— start of Collected material —

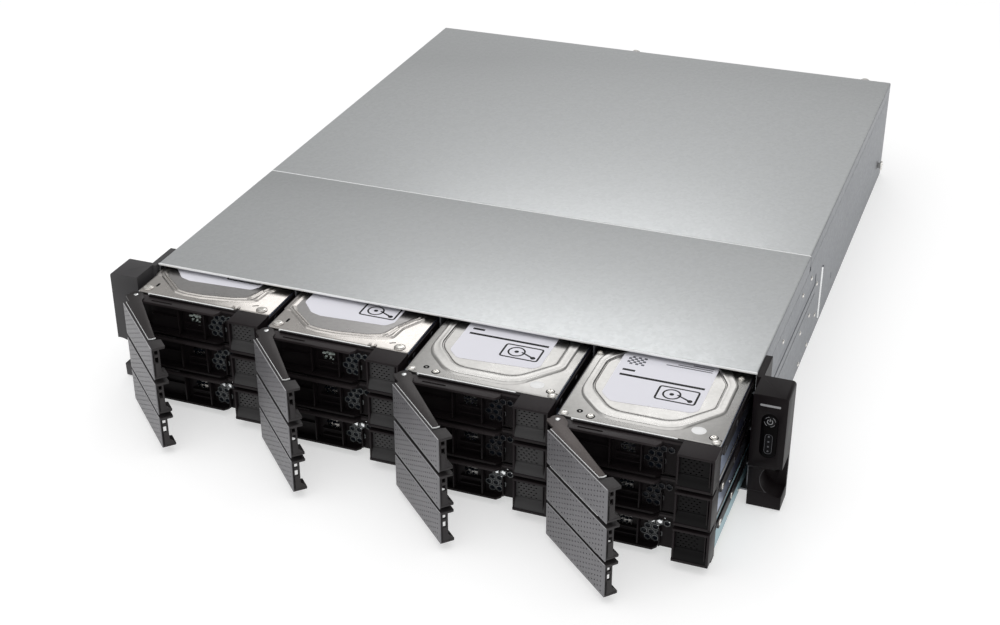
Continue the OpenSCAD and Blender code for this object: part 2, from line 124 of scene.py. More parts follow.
def bump(tree, shader, height, strength, distance):
    made = node(tree, "ShaderNodeBump", Strength=strength, Distance=distance)
    tree.links.new(height, made.inputs["Height"])
    tree.links.new(made.outputs["Normal"], shader.inputs["Normal"])


def plastic(name, color, rough=0.5, grain=2600, strength=0.25, spread=0.25, spec=0.4):
    """Moulded plastic: fine spark-eroded grain, slight handling variation in colour and gloss."""
    mat, tree, shader = new_material(name, color, rough, spec=spec)
    where = coords(tree)
    broad = noise(tree, where, 18, 3)
    fine = noise(tree, where, grain, 2)
    tree.links.new(ramp(tree, broad, *shades(color, spread)), shader.inputs["Base Color"])
    tree.links.new(level(tree, broad, rough - 0.05, rough + 0.06), shader.inputs["Roughness"])
    bump(tree, shader, fine, strength, 0.00008)
    return mat


def sheet_steel(name, color, rough):
    """Galvanised sheet: small crystal patches of slightly different tone over a fine grain."""
    mat, tree, shader = new_material(name, color, rough, 0.85)
    where = coords(tree)
    cells = node(tree, "ShaderNodeTexVoronoi", Scale=420)
    tree.links.new(where, cells.inputs["Vector"])
    fine = noise(tree, where, 1900, 4, 0.7)
    broad = noise(tree, where, 6, 4)
    mix = node(tree, "ShaderNodeMix", data_type="FLOAT", Factor=0.55)
    tree.links.new(cells.outputs["Color"], mix.inputs[2])
    tree.links.new(fine, mix.inputs[3])
    both = node(tree, "ShaderNodeMath", operation="MULTIPLY_ADD")
    both.inputs[1].default_value = 0.7
    tree.links.new(mix.outputs[0], both.inputs[0])
    half = node(tree, "ShaderNodeMath", operation="MULTIPLY")
    half.inputs[1].default_value = 0.3
    tree.links.new(broad, half.inputs[0])
    tree.links.new(half.outputs[0], both.inputs[2])
    tree.links.new(ramp(tree, both.outputs[0], *shades(color, 0.07), 0.25, 0.75), shader.inputs["Base Color"])
    tree.links.new(level(tree, both.outputs[0], rough + 0.05, rough - 0.05), shader.inputs["Roughness"])
    bump(tree, shader, fine, 0.12, 0.00006)
    return mat


def metal(name, color, rough=0.3, grain=(1, 1, 1), scale=900, contrast=0.08, strength=0.08, metallic=1.0):
    """Machined, cast or plated metal; grain stretches the texture along an axis for a brushed look."""
    mat, tree, shader = new_material(name, color, rough, metallic)
    where = coords(tree, grain)
    fine = noise(tree, where, scale, 4, 0.65)
    broad = noise(tree, coords(tree), 25, 3)
    tree.links.new(ramp(tree, fine, *shades(color, contrast)), shader.inputs["Base Color"])
    tree.links.new(level(tree, broad, rough - 0.05, rough + 0.07), shader.inputs["Roughness"])
    bump(tree, shader, fine, strength, 0.00005)
    return mat


def film(name, color, rough=0.5, spread=0.05, spec=0.4):
    """Printed or polished film: plastic with hardly any grain."""
    return plastic(name, color, rough, 900, 0.03, spread, spec)


def lid_steel(name, color, rough, strength=0.025):
    """Pressed lid of a drive, with a fine even grain."""
    return metal(name, color, rough, scale=420, contrast=0.06, strength=strength)


def board(name, color):
    """Circuit board: solder mask over fine tracks."""
    mat, tree, shader = new_material(name, color, 0.35, spec=0.5)
    where = coords(tree)
    tracks = node(tree, "ShaderNodeTexBrick", Scale=260.0)
    tree.links.new(where, tracks.inputs["Vector"])
    low, high = ([c * k for c in color] for k in (0.75, 1.35))
    tracks.inputs["Color1"].default_value = rgb(color)
    tracks.inputs["Color2"].default_value = rgb(high)
    tracks.inputs["Mortar"].default_value = rgb(low)
    tracks.inputs["Mortar Size"].default_value = 0.03
    tree.links.new(tracks.outputs["Color"], shader.inputs["Base Color"])
    bump(tree, shader, tracks.outputs["Fac"], 0.2, 0.00005)
    return mat


BLACK = plastic("tray_black", (0.0086, 0.0066, 0.0072), 0.42, spec=0.11)
# Painted highlight: the hexagonal rims are lighter copies of the tray's black plastic, so they read as lit;
# the brighter, glossier copy goes to the two left columns and the lowest row.
RIM_DIM_HIGHLIGHT = plastic("rim_dim_highlight", (0.028, 0.027, 0.029), 0.25, strength=0.1)
RIM_BRIGHT_HIGHLIGHT = plastic("rim_bright_highlight", (0.085, 0.092, 0.094), 0.14, strength=0.1, spec=0.9)
WELL_BLACK = plastic("well_black", (0.0045, 0.0042, 0.0044), 0.3, strength=0.1, spec=0.08)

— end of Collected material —

#### [The task]
Set down the listing in full, keeping every word exactly as it is.

#### [Task solution]
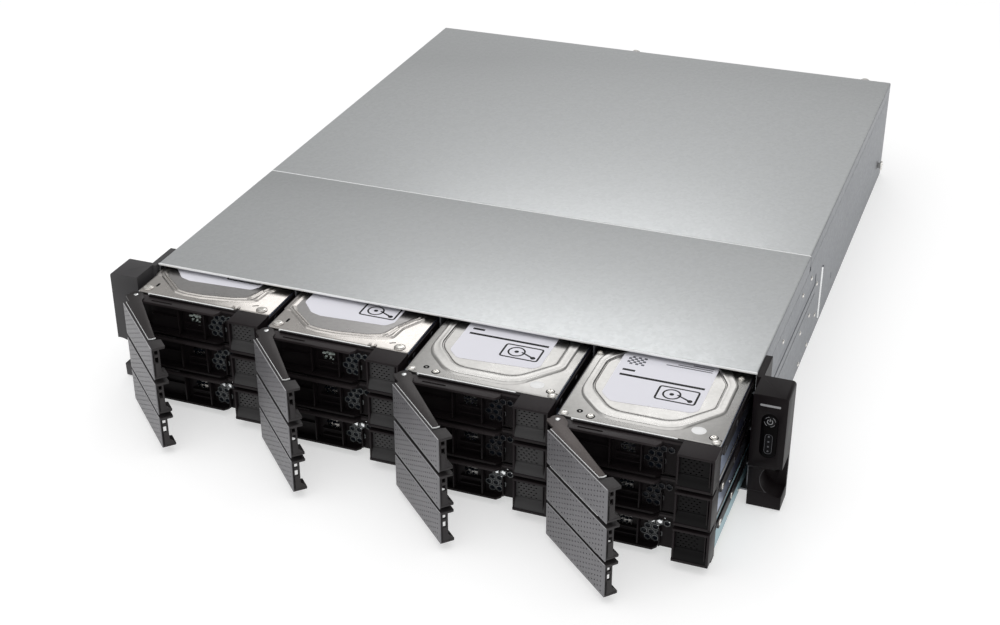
Continue the OpenSCAD and Blender code for this object: part 2, from line 124 of scene.py. More parts follow.
def bump(tree, shader, height, strength, distance):
    made = node(tree, "ShaderNodeBump", Strength=strength, Distance=distance)
    tree.links.new(height, made.inputs["Height"])
    tree.links.new(made.outputs["Normal"], shader.inputs["Normal"])


def plastic(name, color, rough=0.5, grain=2600, strength=0.25, spread=0.25, spec=0.4):
    """Moulded plastic: fine spark-eroded grain, slight handling variation in colour and gloss."""
    mat, tree, shader = new_material(name, color, rough, spec=spec)
    where = coords(tree)
    broad = noise(tree, where, 18, 3)
    fine = noise(tree, where, grain, 2)
    tree.links.new(ramp(tree, broad, *shades(color, spread)), shader.inputs["Base Color"])
    tree.links.new(level(tree, broad, rough - 0.05, rough + 0.06), shader.inputs["Roughness"])
    bump(tree, shader, fine, strength, 0.00008)
    return mat


def sheet_steel(name, color, rough):
    """Galvanised sheet: small crystal patches of slightly different tone over a fine grain."""
    mat, tree, shader = new_material(name, color, rough, 0.85)
    where = coords(tree)
    cells = node(tree, "ShaderNodeTexVoronoi", Scale=420)
    tree.links.new(where, cells.inputs["Vector"])
    fine = noise(tree, where, 1900, 4, 0.7)
    broad = noise(tree, where, 6, 4)
    mix = node(tree, "ShaderNodeMix", data_type="FLOAT", Factor=0.55)
    tree.links.new(cells.outputs["Color"], mix.inputs[2])
    tree.links.new(fine, mix.inputs[3])
    both = node(tree, "ShaderNodeMath", operation="MULTIPLY_ADD")
    both.inputs[1].default_value = 0.7
    tree.links.new(mix.outputs[0], both.inputs[0])
    half = node(tree, "ShaderNodeMath", operation="MULTIPLY")
    half.inputs[1].default_value = 0.3
    tree.links.new(broad, half.inputs[0])
    tree.links.new(half.outputs[0], both.inputs[2])
    tree.links.new(ramp(tree, both.outputs[0], *shades(color, 0.07), 0.25, 0.75), shader.inputs["Base Color"])
    tree.links.new(level(tree, both.outputs[0], rough + 0.05, rough - 0.05), shader.inputs["Roughness"])
    bump(tree, shader, fine, 0.12, 0.00006)
    return mat


def metal(name, color, rough=0.3, grain=(1, 1, 1), scale=900, contrast=0.08, strength=0.08, metallic=1.0):
    """Machined, cast or plated metal; grain stretches the texture along an axis for a brushed look."""
    mat, tree, shader = new_material(name, color, rough, metallic)
    where = coords(tree, grain)
    fine = noise(tree, where, scale, 4, 0.65)
    broad = noise(tree, coords(tree), 25, 3)
    tree.links.new(ramp(tree, fine, *shades(color, contrast)), shader.inputs["Base Color"])
    tree.links.new(level(tree, broad, rough - 0.05, rough + 0.07), shader.inputs["Roughness"])
    bump(tree, shader, fine, strength, 0.00005)
    return mat


def film(name, color, rough=0.5, spread=0.05, spec=0.4):
    """Printed or polished film: plastic with hardly any grain."""
    return plastic(name, color, rough, 900, 0.03, spread, spec)


def lid_steel(name, color, rough, strength=0.025):
    """Pressed lid of a drive, with a fine even grain."""
    return metal(name, color, rough, scale=420, contrast=0.06, strength=strength)


def board(name, color):
    """Circuit board: solder mask over fine tracks."""
    mat, tree, shader = new_material(name, color, 0.35, spec=0.5)
    where = coords(tree)
    tracks = node(tree, "ShaderNodeTexBrick", Scale=260.0)
    tree.links.new(where, tracks.inputs["Vector"])
    low, high = ([c * k for c in color] for k in (0.75, 1.35))
    tracks.inputs["Color1"].default_value = rgb(color)
    tracks.inputs["Color2"].default_value = rgb(high)
    tracks.inputs["Mortar"].default_value = rgb(low)
    tracks.inputs["Mortar Size"].default_value = 0.03
    tree.links.new(tracks.outputs["Color"], shader.inputs["Base Color"])
    bump(tree, shader, tracks.outputs["Fac"], 0.2, 0.00005)
    return mat


BLACK = plastic("tray_black", (0.0086, 0.0066, 0.0072), 0.42, spec=0.11)
# Painted highlight: the hexagonal rims are lighter copies of the tray's black plastic, so they read as lit;
# the brighter, glossier copy goes to the two left columns and the lowest row.
RIM_DIM_HIGHLIGHT = plastic("rim_dim_highlight", (0.028, 0.027, 0.029), 0.25, strength=0.1)
RIM_BRIGHT_HIGHLIGHT = plastic("rim_bright_highlight", (0.085, 0.092, 0.094), 0.14, strength=0.1, spec=0.9)
WELL_BLACK = plastic("well_black", (0.0045, 0.0042, 0.0044), 0.3, strength=0.1, spec=0.08)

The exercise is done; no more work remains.